DESIGN: NABEEL AHMED

Subsequently, the Pakistan Cricket Board (PCB) roped in six series against India over the next eight years, with Pakistan hosting four of them in the UAE or at home with mutual consent, subject to approval by the two governments. However, a meeting between officials of PCB and Board of Control for Cricket in India (BCCI) on October 19 at the latter’s headquarters in Mumbai to discuss modalities of the first series in December this year was interrupted by the hardline Hindu organisation Shiv Sena.

On November 30, in an informal meeting on the sidelines of the Paris climate summit, Nawaz and Modi reportedly agreed to the tours. However, New Delhi’s refusal to play in the UAE in December complicated matters further.
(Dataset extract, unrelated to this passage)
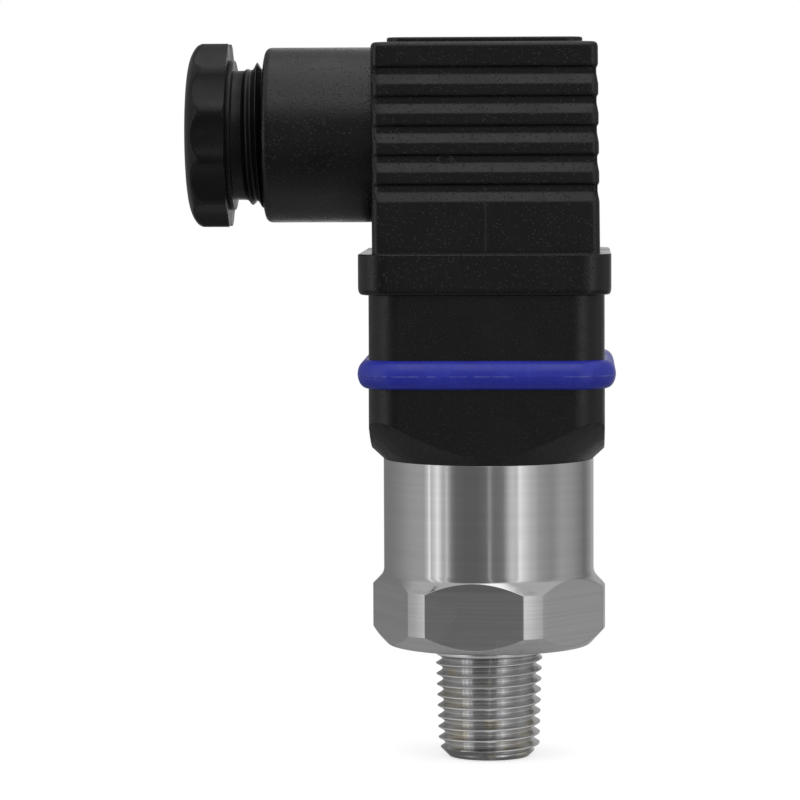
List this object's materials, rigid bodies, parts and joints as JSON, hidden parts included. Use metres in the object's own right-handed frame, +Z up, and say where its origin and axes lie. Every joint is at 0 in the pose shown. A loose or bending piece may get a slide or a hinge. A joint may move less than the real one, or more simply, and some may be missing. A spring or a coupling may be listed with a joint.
{
  "type": "pressure transmitter",
  "caption": "Pressure transmitter with a tapered male thread, a hexagon body and a right-angle plug with a cable gland.",
  "frame": {"origin": "centre of the process thread's open end", "axes": "+Z up the body's axis, cable gland along -X, marked front along -Y"},
  "size_m": [0.054, 0.0322, 0.0915],
  "materials": {
    "steel": "turned and milled stainless steel",
    "steel_inner": "turned stainless steel",
    "screw_steel": "zinc plated",
    "tinned_contact": "tinned brass",
    "contact_brass": "turned brass",
    "ceramic": "ground alumina ceramic",
    "board": "green solder mask",
    "chip": "moulded package",
    "capacitor": "fired ceramic",
    "black_plastic": "moulded black plastic",
    "housing_plastic": "spark-eroded black plastic",
    "gland_plastic": "smooth moulded black plastic",
    "blue_silicone": "moulded blue silicone",
    "seal_rubber": "moulded rubber"
  },
  "bodies": {
    "transmitter": {"sensor_body": "steel", "cell_seal": "seal_rubber", "pressure_cell": "ceramic", "cell_clamp_ring": "steel_inner", "cell_lead_wires": "contact_brass", "board_carrier": "black_plastic", "signal_board": "board", "amplifier_chip": "chip", "board_capacitors": "capacitor", "connector_base": "black_plastic", "base_seal": "seal_rubber", "thread_insert": "contact_brass", "contact_blade_1": "tinned_contact", "contact_blade_2": "tinned_contact", "contact_blade_3": "tinned_contact", "earth_blade": "tinned_contact"},
    "plug": {"profile_gasket": "blue_silicone", "contact_block": "black_plastic", "terminal_clamp_1": "tinned_contact", "terminal_clamp_2": "tinned_contact", "terminal_clamp_3": "tinned_contact", "earth_clamp": "tinned_contact", "terminal_screw_1": "screw_steel", "terminal_screw_2": "screw_steel", "terminal_screw_3": "screw_steel", "earth_screw": "screw_steel", "plug_housing": "housing_plastic", "gland_seal": "seal_rubber"},
    "screw_seal": {"screw_seal": "seal_rubber"},
    "retaining_screw": {"retaining_screw": "screw_steel"},
    "gland_follower": {"gland_washer": "contact_brass"},
    "gland_screw": {"gland_screw": "gland_plastic"}
  },
  "joints": [
    {"name": "plug_pull", "type": "slide", "parent": "transmitter", "child": "plug", "axis": [0, 0, 1], "range_m": [0, 0.02]},
    {"name": "screw_lift", "type": "slide", "parent": "plug", "child": "screw_seal", "axis": [0, 0, 1], "range_m": [0, 0.005]},
    {"name": "screw_turn", "type": "hinge", "parent": "screw_seal", "child": "retaining_screw", "pos_m": [0, 0, 0.0872], "axis": [0, 0, 1], "range_deg": [0, 3600]},
    {"name": "gland_travel", "type": "slide", "parent": "plug", "child": "gland_follower", "axis": [1, 0, 0], "range_m": [-0.0051, 0.0034]},
    {"name": "gland_turn", "type": "hinge", "parent": "gland_follower", "child": "gland_screw", "pos_m": [-0.03, 0, 0.0794], "axis": [1, 0, 0], "range_deg": [-1300, 865]}
  ],
  "couplings": [
    {"joint": "screw_turn", "follows": "screw_lift", "rad_per_m": 12566},
    {"joint": "gland_travel", "follows": "gland_turn", "m_per_rad": 0.00022457}
  ]
}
Fans were kept waiting for the bosses to give their nod to the series, which is bound to ease the tense situation both in the ground and the border.

In the bag

Pakistan and India, difficult neighbours and atomic powers, with both accusing the other of insurgency in their territories, have ever been eyeing opportunities to gain more power than the other. In these circumstances, the visit of Nuclear Suppliers Group (NSG) chairperson Rafael Grossi to India on October 30 and his meeting with Swaraj had once again brought the issue in spotlight.

A file photo of a Pakistani missile launch. PHOTO: ISPR

On November 27, China reportedly launched an assurance that if India was allowed to get the membership of the Nuclear Suppliers Group (NSG) it would ensure Pakistan also joins the group. The NSG is a multinational body concerned with reducing nuclear proliferation by controlling the export and re-transfer of materials that may be applicable to nuclear weapon development and by improving safeguards and protection on existing materials.

Experts say inclusion in the group can help Pakistan procure more fuel and nuclear components, as well as an opportunity for industries to aggressively tap the global market. Aspirations of the two countries to join the group are high but the objectives of the masses on either side urge for an end to the arms race and demand more attention to improving the economic conditions.